Pepper jest kapitanką drużyny pływackiej i ogromną perfekcjonistką. Wszystko musi być wykonane u niej w stu procentach, z dbałością o najmniejsze detale. Jednak teraz nastolatka czuje się rozdarta - jej rodzina zaczyna się powoli rozpadać, a ona sama została zmuszona do obsługi twittera rodzinnej knajpki o nazwie Big League Burger. Jest jeszcze Jack – klasowy żartowniś i niezwykle irytujący przeciwnik Pepper. On sam nie przechodzi teraz łatwego okresu w życiu. Pomaga rodzicom w małym barze kanapkowym, a dodatkowo musi żyć w cieniu swojego brata bliźniaka. Kiedy Big Legaue Burger kradnie popisowy przepis babci Jacka – postanawia on rozpocząć tweeterową wojnę. Nie wie jednak, że po drugiej stronie jest Pepper, która dorównuje mu poziomem sarkazmu i zaciętością. Oboje nie zdają sobie również sprawy z tego, że w tym samym czasie piszą ze sobą w anonimowej aplikacji...
No i cóż, muszę przyznać, że tym razem wszelkie zachwyty nad tym tytułem nie były na wyrost. Już po rozpoczęciu lektury pierwszego rozdziału tej powieści, udało mi się wciągnąć w historię Pepper i Jacka na tyle mocno, że jedyne, o czym marzyłam po powrocie z pracy, to powrót do ich świata. To chyba już znaczy bardzo dużo, prawda?
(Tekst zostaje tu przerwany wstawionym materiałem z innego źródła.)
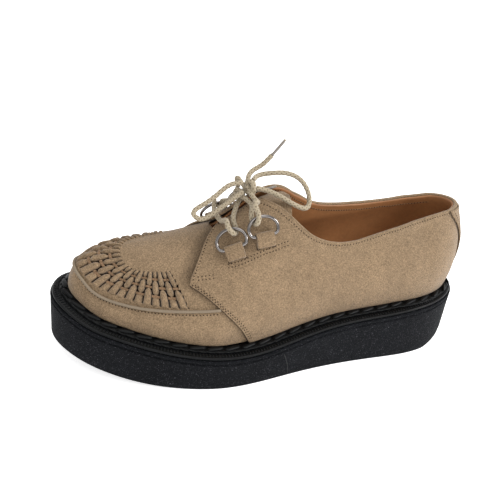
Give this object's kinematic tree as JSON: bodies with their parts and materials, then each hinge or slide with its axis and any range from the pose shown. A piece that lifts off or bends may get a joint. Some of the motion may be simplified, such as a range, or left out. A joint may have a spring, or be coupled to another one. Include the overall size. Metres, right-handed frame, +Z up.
{
  "type": "derby shoe",
  "caption": "Suede derby shoe with a woven apron toe, D-ring lacing with a tied bow, and a thick flat crepe wedge sole.",
  "frame": {"origin": "on the floor, in the middle of the sole's footprint", "axes": "+Z up, +X toward the heel, -X toward the toe, -Y toward the outer side of this left shoe"},
  "size_m": [0.3062, 0.1224, 0.1542],
  "materials": {
    "apron_piping": "greige piping",
    "back_strap": "beige suede",
    "d_ring_1_inner": "nickel",
    "d_ring_1_outer": "nickel",
    "d_ring_2_inner": "nickel",
    "d_ring_2_outer": "nickel",
    "insole": "tan smooth leather",
    "lace_crossings": "round braided cord",
    "lace_end_lower": "round braided cord",
    "lace_end_upper": "round braided cord",
    "lace_knot": "round braided cord",
    "lace_loop_left": "round braided cord",
    "lace_loop_right": "round braided cord",
    "lace_strand_inner": "round braided cord",
    "lace_strand_outer": "round braided cord",
    "midsole": "smooth satin edge",
    "outsole": "matte grained crepe",
    "quarter_inner": "beige suede",
    "quarter_outer": "beige suede",
    "ring_tab_1_inner": "beige suede",
    "ring_tab_1_outer": "beige suede",
    "ring_tab_2_inner": "beige suede",
    "ring_tab_2_outer": "beige suede",
    "tongue": "beige suede",
    "upper": "beige suede, woven apron, tan lining",
    "welt": "black stitched welt"
  },
  "bodies": {
    "root": {"apron_piping": "apron_piping", "back_strap": "back_strap", "d_ring_1_inner": "d_ring_1_inner", "d_ring_1_outer": "d_ring_1_outer", "d_ring_2_inner": "d_ring_2_inner", "d_ring_2_outer": "d_ring_2_outer", "insole": "insole", "lace_crossings": "lace_crossings", "lace_end_lower": "lace_end_lower", "lace_end_upper": "lace_end_upper", "lace_knot": "lace_knot", "lace_loop_left": "lace_loop_left", "lace_loop_right": "lace_loop_right", "lace_strand_inner": "lace_strand_inner", "lace_strand_outer": "lace_strand_outer", "midsole": "midsole", "outsole": "outsole", "quarter_inner": "quarter_inner", "quarter_outer": "quarter_outer", "ring_tab_1_inner": "ring_tab_1_inner", "ring_tab_1_outer": "ring_tab_1_outer", "ring_tab_2_inner": "ring_tab_2_inner", "ring_tab_2_outer": "ring_tab_2_outer", "tongue": "tongue", "upper": "upper", "welt": "welt"}
  },
  "joints": []
}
Główni bohaterowie zostali wykreowani bardzo dobrze, choć nie ukrywam, że znacznie bliżej mi było do Pepper, która jest urodzoną perfekcjonistką, a jednocześnie ma zbyt dobre serce, by powiedzieć komuś, że ma już za dużo na głowie (w efekcie bierze na swoje barki za dużo spraw, a że chce zrobić wszystko jak najlepiej, no to...) Jednakże nie oznacza to, że Jack nie zdobył mojej sympatii - wręcz przeciwnie. Mam wrażenie, że autorka pod płaszczykiem nieustannego sarkazmu i dogryzania sobie nawzajem zawarła przepis na naprawdę udaną relację - bez zbędnych spięć, za to z ogromnym dystansem do samego siebie.
Emma Lord stworzyła powieść o młodych dorosłych, którą z powodzeniem mogą czytać i starsi czytelnicy. Pojawia się tutaj wątek rywalizacji (co prawda przede wszystkim internetowej, ale zawsze to rywalizacja 😉), problemy z rodzicami i nie tylko. Jak dla mnie jest to naprawdę dobra powieść, która stanowi perfekcyjną odskocznię od męczącego dnia w szkole czy pracy. Czy jestem zauroczona Tweet cute? Jak najbardziej. Cieszę się, że mogłam ją poznać i z pewnością będę sięgać po inne powieści autorki (podobno kolejna już w październiku!).
Jeżeli szukacie lekkiej, a jednocześnie ciekawej powieści young adult, to zdecydowanie polecam Wam ten właśnie tytuł. Mam nadzieję, że zakochacie się w historii Pepper i Jacka tak samo mocno, jak ja.